## MATERIALS PROVIDED
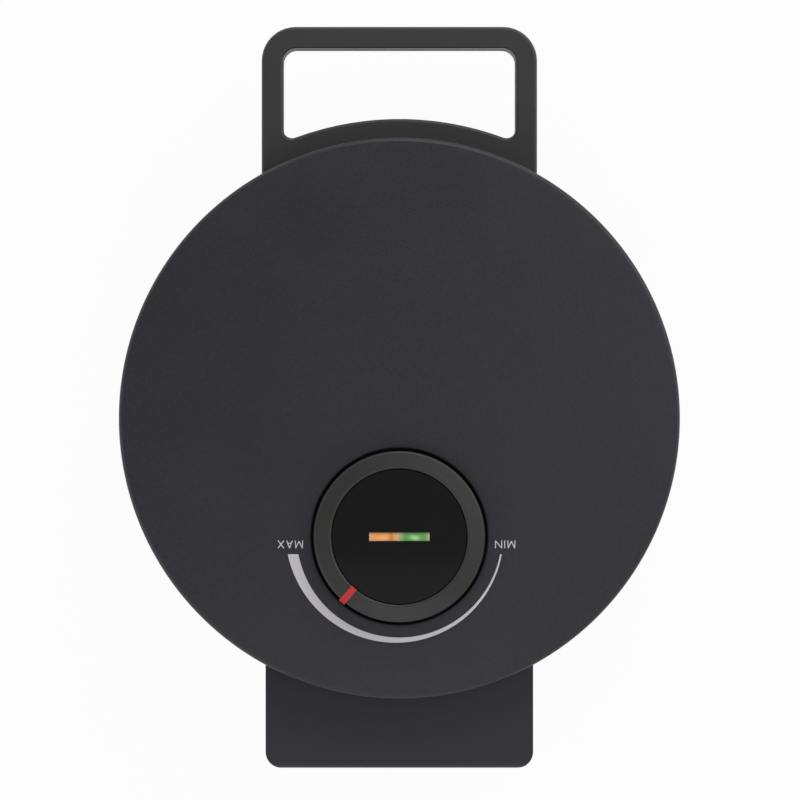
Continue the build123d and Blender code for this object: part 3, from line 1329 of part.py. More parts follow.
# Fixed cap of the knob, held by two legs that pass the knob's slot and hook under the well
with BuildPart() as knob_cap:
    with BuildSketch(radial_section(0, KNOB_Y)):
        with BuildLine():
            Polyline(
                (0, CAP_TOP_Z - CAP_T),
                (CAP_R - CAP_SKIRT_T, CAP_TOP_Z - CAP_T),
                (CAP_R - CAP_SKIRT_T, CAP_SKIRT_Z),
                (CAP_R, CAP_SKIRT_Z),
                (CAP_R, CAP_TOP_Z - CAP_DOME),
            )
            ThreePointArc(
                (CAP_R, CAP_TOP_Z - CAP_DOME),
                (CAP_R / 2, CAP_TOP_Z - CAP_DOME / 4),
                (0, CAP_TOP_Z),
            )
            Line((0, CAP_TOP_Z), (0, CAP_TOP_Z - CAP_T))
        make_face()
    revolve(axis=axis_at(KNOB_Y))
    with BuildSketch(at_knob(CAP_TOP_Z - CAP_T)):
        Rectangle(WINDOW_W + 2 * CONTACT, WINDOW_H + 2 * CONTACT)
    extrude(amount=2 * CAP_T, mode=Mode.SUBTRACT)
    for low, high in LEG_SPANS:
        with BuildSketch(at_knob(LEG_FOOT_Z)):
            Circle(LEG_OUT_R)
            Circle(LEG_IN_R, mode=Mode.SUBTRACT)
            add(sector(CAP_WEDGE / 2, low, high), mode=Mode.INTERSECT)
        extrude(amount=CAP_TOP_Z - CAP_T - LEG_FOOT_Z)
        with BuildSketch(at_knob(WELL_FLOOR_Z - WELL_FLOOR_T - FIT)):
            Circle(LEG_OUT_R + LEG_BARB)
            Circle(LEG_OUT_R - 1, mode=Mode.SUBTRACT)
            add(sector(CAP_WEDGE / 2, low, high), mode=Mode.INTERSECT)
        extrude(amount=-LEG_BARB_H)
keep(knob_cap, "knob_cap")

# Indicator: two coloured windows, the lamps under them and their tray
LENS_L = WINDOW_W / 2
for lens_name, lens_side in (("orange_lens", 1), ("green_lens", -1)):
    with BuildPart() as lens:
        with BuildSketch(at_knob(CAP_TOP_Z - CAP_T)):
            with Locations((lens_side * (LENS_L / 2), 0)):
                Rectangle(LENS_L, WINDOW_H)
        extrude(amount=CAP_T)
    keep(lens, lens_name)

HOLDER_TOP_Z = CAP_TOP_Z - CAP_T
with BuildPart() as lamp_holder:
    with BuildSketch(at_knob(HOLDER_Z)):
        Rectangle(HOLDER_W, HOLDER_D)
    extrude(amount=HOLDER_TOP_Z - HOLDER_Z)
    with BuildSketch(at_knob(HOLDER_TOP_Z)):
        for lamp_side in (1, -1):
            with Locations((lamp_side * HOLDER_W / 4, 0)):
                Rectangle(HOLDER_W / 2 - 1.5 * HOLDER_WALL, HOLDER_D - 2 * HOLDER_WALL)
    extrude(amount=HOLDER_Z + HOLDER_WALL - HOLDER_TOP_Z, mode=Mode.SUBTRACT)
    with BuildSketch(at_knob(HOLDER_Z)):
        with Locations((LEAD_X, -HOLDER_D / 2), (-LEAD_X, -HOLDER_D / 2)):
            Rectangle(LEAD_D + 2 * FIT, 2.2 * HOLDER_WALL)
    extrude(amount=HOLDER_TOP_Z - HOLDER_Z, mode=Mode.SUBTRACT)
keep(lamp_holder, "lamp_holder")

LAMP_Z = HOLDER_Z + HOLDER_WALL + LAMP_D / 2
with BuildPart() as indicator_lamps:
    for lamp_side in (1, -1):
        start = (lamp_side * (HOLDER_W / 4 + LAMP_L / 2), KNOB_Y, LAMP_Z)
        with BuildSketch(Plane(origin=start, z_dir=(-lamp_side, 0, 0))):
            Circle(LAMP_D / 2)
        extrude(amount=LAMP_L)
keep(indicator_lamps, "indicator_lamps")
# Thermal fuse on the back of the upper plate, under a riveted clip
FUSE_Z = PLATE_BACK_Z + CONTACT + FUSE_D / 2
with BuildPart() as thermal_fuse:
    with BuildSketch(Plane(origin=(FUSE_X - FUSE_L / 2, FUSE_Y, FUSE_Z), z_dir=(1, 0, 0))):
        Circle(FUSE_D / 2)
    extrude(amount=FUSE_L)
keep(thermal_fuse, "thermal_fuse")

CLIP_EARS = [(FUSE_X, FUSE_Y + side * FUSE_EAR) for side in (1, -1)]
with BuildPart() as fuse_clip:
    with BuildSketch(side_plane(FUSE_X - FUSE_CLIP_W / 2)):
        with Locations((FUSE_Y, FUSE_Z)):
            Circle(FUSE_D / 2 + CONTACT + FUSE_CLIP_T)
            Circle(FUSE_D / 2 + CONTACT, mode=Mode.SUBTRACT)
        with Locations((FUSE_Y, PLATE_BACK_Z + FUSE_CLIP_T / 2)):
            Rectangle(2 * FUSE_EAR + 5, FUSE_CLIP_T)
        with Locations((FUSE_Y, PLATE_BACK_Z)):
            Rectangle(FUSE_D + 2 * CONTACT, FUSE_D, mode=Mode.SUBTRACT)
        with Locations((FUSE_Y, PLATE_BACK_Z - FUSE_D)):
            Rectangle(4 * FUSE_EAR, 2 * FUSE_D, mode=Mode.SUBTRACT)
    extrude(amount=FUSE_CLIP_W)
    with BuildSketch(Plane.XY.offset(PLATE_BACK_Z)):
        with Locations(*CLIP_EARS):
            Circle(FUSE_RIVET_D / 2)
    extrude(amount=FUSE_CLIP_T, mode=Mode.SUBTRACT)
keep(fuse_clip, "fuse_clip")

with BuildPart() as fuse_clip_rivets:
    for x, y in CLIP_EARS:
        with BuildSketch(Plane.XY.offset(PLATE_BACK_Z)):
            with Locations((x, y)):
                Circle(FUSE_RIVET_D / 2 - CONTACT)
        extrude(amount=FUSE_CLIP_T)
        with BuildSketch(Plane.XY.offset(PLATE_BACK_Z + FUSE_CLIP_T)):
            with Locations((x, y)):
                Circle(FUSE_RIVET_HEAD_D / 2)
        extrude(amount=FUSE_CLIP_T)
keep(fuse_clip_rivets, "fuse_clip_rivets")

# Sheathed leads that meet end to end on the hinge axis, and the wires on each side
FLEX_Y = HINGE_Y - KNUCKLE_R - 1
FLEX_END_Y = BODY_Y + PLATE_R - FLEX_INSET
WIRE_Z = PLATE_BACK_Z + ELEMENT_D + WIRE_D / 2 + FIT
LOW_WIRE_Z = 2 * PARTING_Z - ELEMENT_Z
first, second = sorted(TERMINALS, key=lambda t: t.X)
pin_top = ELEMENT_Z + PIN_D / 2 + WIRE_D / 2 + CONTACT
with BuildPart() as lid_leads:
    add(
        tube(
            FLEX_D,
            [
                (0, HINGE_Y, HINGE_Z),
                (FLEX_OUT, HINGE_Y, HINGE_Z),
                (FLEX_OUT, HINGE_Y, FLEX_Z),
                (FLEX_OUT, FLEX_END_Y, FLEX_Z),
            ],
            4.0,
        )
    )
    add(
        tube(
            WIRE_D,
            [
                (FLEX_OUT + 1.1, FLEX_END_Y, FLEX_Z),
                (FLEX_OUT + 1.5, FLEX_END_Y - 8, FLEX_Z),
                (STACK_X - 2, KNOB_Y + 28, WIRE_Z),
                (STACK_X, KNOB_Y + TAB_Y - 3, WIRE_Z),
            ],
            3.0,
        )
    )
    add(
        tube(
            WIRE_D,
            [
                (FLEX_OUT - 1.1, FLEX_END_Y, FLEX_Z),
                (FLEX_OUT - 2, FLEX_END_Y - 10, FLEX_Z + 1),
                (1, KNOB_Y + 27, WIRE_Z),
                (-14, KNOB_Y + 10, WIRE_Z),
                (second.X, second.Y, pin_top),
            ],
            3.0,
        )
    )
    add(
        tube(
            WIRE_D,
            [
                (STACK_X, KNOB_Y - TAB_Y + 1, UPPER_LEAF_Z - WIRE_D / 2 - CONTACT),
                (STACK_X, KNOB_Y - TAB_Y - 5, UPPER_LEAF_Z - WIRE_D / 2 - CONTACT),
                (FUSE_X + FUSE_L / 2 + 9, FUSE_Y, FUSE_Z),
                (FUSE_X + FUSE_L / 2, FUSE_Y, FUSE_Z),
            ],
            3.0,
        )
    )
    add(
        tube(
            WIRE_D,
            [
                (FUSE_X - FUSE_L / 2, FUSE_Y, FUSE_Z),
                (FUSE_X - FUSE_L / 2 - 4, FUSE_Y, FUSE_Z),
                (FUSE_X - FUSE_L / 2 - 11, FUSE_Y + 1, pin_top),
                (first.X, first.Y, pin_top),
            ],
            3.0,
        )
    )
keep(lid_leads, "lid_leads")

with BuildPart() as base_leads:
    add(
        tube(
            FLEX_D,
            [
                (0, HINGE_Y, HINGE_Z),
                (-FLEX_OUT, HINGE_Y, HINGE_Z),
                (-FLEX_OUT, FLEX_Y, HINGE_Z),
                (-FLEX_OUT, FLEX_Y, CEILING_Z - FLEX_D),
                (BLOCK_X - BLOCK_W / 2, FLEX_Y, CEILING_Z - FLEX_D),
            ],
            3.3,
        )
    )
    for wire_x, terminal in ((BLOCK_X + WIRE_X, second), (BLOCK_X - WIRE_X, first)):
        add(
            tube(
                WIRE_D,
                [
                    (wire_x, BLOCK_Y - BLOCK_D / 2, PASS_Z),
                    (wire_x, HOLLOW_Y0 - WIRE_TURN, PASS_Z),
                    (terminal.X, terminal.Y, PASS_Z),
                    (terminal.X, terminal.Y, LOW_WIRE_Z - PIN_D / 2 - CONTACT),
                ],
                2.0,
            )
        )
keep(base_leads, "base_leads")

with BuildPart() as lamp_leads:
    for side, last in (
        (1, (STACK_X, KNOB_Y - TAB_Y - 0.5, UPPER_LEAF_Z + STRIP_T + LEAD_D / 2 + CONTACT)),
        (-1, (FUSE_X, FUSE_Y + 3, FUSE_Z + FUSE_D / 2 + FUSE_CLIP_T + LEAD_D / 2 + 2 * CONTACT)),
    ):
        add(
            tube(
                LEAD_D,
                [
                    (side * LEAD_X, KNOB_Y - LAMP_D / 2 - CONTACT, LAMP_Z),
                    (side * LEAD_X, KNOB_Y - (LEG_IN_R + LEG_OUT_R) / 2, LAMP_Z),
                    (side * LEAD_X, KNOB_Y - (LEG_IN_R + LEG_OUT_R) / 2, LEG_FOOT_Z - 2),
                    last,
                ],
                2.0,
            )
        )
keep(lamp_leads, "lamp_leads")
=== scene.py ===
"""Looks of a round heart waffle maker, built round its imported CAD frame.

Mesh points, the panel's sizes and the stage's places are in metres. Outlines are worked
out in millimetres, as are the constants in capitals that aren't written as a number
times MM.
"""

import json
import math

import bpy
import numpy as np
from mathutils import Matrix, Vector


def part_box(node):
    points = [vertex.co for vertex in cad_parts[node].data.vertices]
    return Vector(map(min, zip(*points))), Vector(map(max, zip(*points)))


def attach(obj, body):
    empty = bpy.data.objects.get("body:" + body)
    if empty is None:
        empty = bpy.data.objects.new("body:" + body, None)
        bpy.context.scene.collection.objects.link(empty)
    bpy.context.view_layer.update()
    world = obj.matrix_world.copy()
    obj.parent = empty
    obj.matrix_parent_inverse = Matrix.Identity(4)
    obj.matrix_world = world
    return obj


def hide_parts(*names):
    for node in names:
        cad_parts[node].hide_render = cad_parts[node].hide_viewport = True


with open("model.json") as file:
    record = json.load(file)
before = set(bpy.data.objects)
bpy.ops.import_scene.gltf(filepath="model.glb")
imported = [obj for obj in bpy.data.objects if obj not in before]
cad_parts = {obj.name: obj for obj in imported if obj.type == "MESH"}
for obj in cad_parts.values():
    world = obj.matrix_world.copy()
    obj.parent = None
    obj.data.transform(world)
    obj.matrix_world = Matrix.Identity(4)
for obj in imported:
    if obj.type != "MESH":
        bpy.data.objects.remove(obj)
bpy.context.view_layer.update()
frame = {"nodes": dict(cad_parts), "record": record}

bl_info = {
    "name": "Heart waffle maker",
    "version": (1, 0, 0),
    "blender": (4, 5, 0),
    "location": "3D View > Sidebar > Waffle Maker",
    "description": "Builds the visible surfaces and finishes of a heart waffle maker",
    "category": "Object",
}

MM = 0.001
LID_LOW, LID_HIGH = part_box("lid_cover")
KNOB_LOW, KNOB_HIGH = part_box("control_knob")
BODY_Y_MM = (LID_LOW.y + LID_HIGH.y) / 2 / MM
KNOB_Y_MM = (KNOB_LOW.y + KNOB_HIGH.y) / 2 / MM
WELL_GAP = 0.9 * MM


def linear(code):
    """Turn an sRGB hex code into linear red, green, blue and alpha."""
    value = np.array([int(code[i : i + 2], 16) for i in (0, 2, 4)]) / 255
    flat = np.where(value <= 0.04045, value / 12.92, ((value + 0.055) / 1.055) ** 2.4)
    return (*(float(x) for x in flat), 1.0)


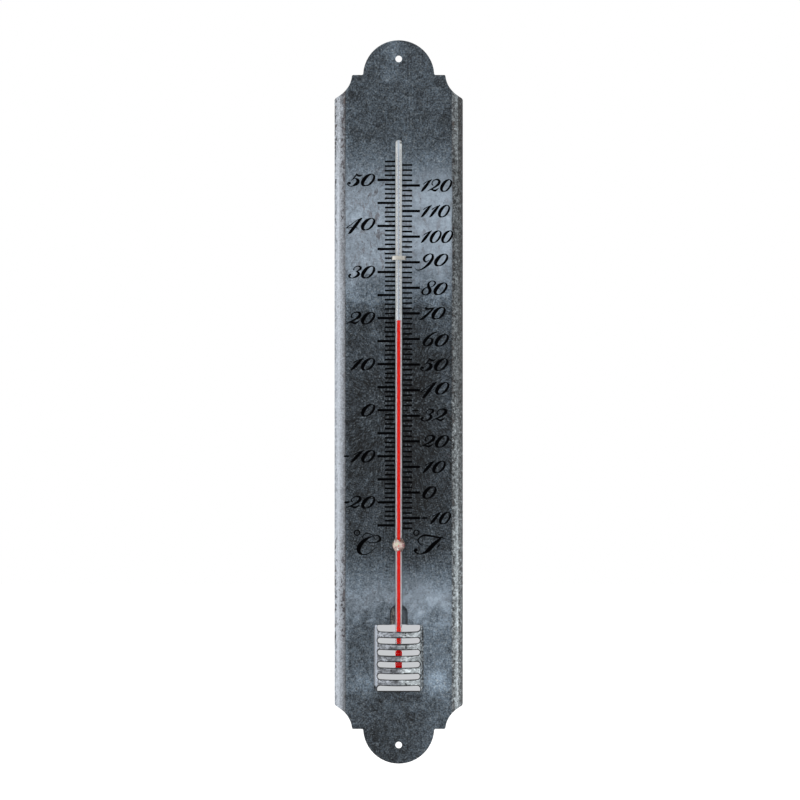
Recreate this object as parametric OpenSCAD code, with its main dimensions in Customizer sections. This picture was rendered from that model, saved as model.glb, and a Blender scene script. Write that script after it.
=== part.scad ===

## WRITTEN REQUEST
Identify lines with the string "data". Copy each one.

## FINAL ANSWER
    points = [vertex.co for vertex in cad_parts[node].data.vertices]
    empty = bpy.data.objects.get("body:" + body)
        empty = bpy.data.objects.new("body:" + body, None)
before = set(bpy.data.objects)
imported = [obj for obj in bpy.data.objects if obj not in before]
    obj.data.transform(world)
        bpy.data.objects.remove(obj)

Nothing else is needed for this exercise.